# ROWS
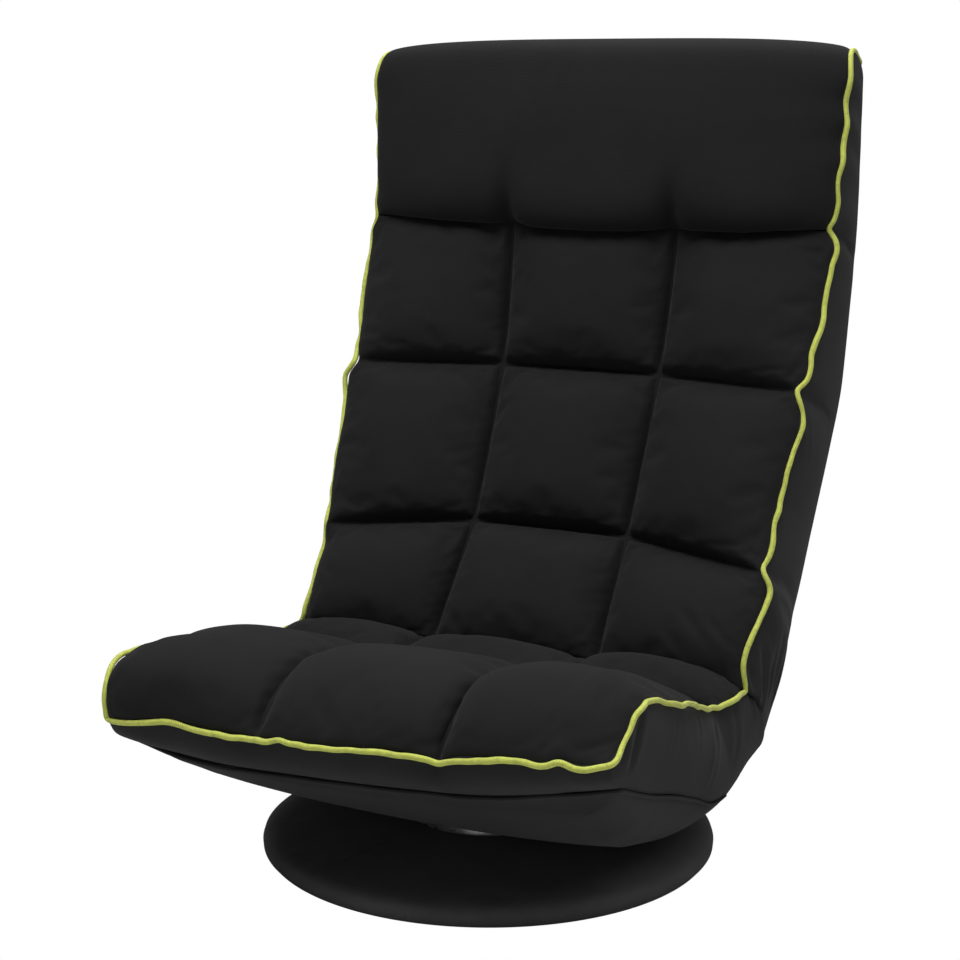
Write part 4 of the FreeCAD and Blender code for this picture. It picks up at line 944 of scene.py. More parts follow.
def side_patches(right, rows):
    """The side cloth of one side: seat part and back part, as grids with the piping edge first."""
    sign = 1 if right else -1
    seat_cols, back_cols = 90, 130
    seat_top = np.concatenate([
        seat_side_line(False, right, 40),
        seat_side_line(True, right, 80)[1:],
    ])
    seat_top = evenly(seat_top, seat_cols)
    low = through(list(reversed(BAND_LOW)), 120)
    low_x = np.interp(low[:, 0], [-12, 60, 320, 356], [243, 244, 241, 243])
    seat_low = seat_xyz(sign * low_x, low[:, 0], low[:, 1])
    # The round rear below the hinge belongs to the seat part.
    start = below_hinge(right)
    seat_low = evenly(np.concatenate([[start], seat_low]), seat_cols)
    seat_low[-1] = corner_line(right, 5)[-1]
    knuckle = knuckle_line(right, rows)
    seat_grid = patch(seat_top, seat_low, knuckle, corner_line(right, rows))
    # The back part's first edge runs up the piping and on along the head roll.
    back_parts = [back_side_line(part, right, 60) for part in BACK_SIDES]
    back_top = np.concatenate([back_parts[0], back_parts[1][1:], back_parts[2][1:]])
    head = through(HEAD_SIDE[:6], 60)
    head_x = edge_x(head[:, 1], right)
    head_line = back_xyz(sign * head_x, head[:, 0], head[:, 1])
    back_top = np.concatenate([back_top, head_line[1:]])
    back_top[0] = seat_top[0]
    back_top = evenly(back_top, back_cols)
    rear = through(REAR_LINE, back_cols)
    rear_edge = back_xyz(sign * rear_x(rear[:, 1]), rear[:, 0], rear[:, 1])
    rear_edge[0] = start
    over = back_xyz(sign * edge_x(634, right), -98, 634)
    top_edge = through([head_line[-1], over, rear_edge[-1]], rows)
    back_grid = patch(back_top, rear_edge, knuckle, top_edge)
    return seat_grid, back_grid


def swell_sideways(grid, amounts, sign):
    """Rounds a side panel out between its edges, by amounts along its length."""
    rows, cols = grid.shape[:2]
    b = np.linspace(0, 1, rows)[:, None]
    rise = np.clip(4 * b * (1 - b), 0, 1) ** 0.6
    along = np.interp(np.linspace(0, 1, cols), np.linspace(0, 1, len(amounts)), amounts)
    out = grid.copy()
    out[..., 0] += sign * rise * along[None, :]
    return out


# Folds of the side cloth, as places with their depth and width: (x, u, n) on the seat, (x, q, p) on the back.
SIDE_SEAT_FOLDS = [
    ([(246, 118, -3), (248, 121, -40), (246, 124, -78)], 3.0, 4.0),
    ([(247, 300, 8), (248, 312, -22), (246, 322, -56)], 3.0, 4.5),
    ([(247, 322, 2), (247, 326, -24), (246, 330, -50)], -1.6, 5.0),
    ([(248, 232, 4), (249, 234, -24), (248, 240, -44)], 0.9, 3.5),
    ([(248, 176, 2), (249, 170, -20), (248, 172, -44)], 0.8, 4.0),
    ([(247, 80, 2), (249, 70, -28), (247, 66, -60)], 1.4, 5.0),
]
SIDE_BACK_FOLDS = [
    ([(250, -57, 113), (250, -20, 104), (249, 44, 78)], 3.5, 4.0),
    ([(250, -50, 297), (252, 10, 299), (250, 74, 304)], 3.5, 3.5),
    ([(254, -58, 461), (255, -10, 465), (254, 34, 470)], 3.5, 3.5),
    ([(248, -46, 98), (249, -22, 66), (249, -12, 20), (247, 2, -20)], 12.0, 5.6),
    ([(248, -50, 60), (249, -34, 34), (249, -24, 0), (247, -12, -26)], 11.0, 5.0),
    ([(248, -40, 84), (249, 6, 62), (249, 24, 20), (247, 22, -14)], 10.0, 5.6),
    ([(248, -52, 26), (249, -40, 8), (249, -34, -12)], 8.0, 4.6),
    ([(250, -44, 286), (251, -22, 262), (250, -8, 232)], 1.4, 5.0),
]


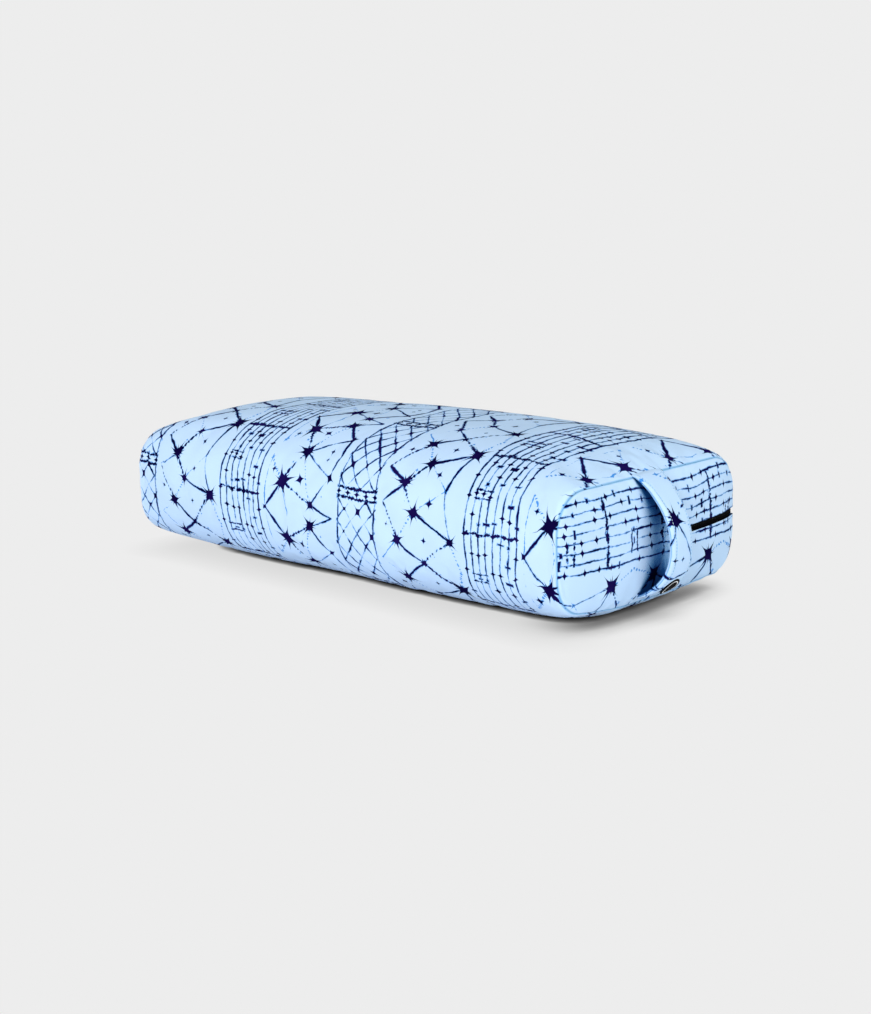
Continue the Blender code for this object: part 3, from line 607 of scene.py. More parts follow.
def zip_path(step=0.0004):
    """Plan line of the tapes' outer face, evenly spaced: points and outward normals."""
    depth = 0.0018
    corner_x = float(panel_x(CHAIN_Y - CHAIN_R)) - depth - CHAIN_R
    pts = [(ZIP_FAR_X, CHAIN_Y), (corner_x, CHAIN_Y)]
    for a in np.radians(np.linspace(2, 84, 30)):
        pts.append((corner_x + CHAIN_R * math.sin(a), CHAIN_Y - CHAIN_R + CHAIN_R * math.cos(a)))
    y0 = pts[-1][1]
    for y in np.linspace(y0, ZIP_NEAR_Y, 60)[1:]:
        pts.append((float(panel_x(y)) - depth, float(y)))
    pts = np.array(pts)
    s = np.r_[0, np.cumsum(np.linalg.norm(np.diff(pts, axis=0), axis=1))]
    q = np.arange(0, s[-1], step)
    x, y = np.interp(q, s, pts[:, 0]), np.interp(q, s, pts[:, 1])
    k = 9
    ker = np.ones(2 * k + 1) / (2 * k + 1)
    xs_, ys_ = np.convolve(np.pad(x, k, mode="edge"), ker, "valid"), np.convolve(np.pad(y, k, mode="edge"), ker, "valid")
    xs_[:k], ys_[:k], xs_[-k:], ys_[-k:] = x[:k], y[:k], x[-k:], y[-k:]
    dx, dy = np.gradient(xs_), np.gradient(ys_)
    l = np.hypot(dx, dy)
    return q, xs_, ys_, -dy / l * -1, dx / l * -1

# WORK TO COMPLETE
From the line that contains "Continue the Blender" down to the last line of the listing above, repeat each line exactly, and include nothing else.

# TASK SOLUTION
Continue the Blender code for this object: part 3, from line 607 of scene.py. More parts follow.
def zip_path(step=0.0004):
    """Plan line of the tapes' outer face, evenly spaced: points and outward normals."""
    depth = 0.0018
    corner_x = float(panel_x(CHAIN_Y - CHAIN_R)) - depth - CHAIN_R
    pts = [(ZIP_FAR_X, CHAIN_Y), (corner_x, CHAIN_Y)]
    for a in np.radians(np.linspace(2, 84, 30)):
        pts.append((corner_x + CHAIN_R * math.sin(a), CHAIN_Y - CHAIN_R + CHAIN_R * math.cos(a)))
    y0 = pts[-1][1]
    for y in np.linspace(y0, ZIP_NEAR_Y, 60)[1:]:
        pts.append((float(panel_x(y)) - depth, float(y)))
    pts = np.array(pts)
    s = np.r_[0, np.cumsum(np.linalg.norm(np.diff(pts, axis=0), axis=1))]
    q = np.arange(0, s[-1], step)
    x, y = np.interp(q, s, pts[:, 0]), np.interp(q, s, pts[:, 1])
    k = 9
    ker = np.ones(2 * k + 1) / (2 * k + 1)
    xs_, ys_ = np.convolve(np.pad(x, k, mode="edge"), ker, "valid"), np.convolve(np.pad(y, k, mode="edge"), ker, "valid")
    xs_[:k], ys_[:k], xs_[-k:], ys_[-k:] = x[:k], y[:k], x[-k:], y[-k:]
    dx, dy = np.gradient(xs_), np.gradient(ys_)
    l = np.hypot(dx, dy)
    return q, xs_, ys_, -dy / l * -1, dx / l * -1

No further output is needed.